First, the shift in onus towards underwriters’ enquiries could leave reinsurers more reliant on their reinsureds’ underwriters to ensure that appropriate questions are being asked, particularly in relation to treaty reinsurance. Currently, if the underlying insured has made a material non-disclosure, the reinsured can avoid and the reinsurer will have no liability. If the underlying insured can successfully counter this by indicating that the reinsured did not ask the right questions, then the reinsurer will face a liability, even though the questioning by the reinsured is outside of the reinsurer’s control.
Secondly, where the underlying insured has made a material non-disclosure, the reinsurer’s liability could depend on the reinsured’s attitude towards the non-disclosed information. Currently, the situation would be simple: avoidance or cover. Under the reforms, the reinsurer’s position would depend on the attitude of the reinsured, and the attitudes of reinsurer and reinsured might not match. For example, suppose a reinsurer has a large layer in a catastrophe excess of loss tower. A non-disclosure relevant to the chances of a major catastrophe might have only a limited effect on the attitude of a reinsured (whose liability is effectively capped by the excess of loss reinsurance). It might lead to a change in premium only – so that there will still be cover for a proportion of the claim. However, the non-disclosed facts might well have been enough for the excess of loss reinsurer to refuse cover or to insist on a higher excess.
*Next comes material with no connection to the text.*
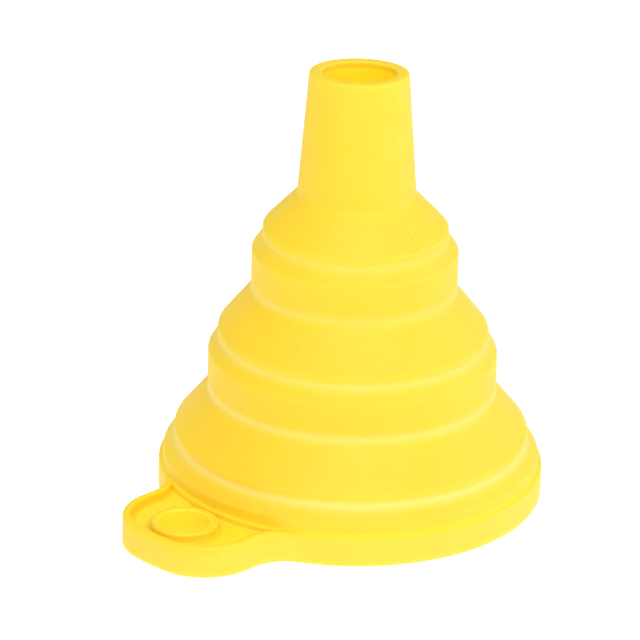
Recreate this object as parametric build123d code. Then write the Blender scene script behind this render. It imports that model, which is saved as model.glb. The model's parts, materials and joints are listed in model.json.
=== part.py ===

Nevertheless, the reinsurer will be stuck with it.
Thirdly, and on the other hand, a non-disclosure could take the risk outside of the scope of the reinsurance, but the reinsured might still retain some liability. For example, a non-disclosed fact could take a risk outside of the scope of a reinsurance treaty which the reinsured thought would protect its exposure. However, if the reinsured might still have written the risk, but on different terms or on different premium, it will be left exposed.
The changes in relation to warranties that have made it into the Insurance Bill are limited. A warranty will be suspensory only – once it is remedied, there will be cover from that time.
While this provides increased fairness at an insurance level, many of the warranties contained in a reinsurance contract will not be capable of being remedied. For example, warranties in a reinsurance treaty as to the type of business which has been declared to the treaty will be breached if the wrong business is ceded to the treaty. However, the “excluded” cession might be difficult or impossible to undo.
It will be possible to contract out of some or all of the effects of the Insurance Bill. There are specific requirements as to clarity and transparency that any contracting out clauses must meet. In particular, the reinsurer must take sufficient steps to draw to the attention of the reinsured any terms which are more disadvantageous than the regime in the Bill. Any such terms must also be clear and unambiguous as to their effect. These requirements are unnecessarily cumbersome given that reinsurance contracts will be agreed between sophisticated parties. However, the practical effect is that careful drafting will be needed in order to avoid leaving room for potential challenge, particularly until case law and established market practice as to the application of the transparency requirements has developed.
Even aside from the transparency requirements, from a reinsurer’s perspective, it might not be possible to contract out of some of the effects of the Insurance Bill unless they are replicated in every policy issued by the reinsured. For example, if an underlying insured has failed to disclose a material fact but there is still cover because the reinsured would have written the cover anyway (on different terms or for different premium), the reinsurer cannot contract out of the effect of this on its liability. The reinsurer might have contracted out of proportionate remedies between it and the reinsured, so as to allow avoidance if the reinsured makes a material non-disclosure. However, the reinsurer cannot so easily contract out of the effect of the reforms at the underlying insurance level if the underlying insured makes a material non-disclosure.
The reforms in the Insurance Bill have been a long time in the making. However, they do not make any allowance for the particular subtleties of reinsurance and so issues such as those identified above will be left to the reinsurance industry to address. The first step is an awareness of how to contract out and the potential gaps and effects which might not have been at the forefront of reformers’ minds (and hence this article). The challenge then will be how best to address these once the Insurance Bill comes into force.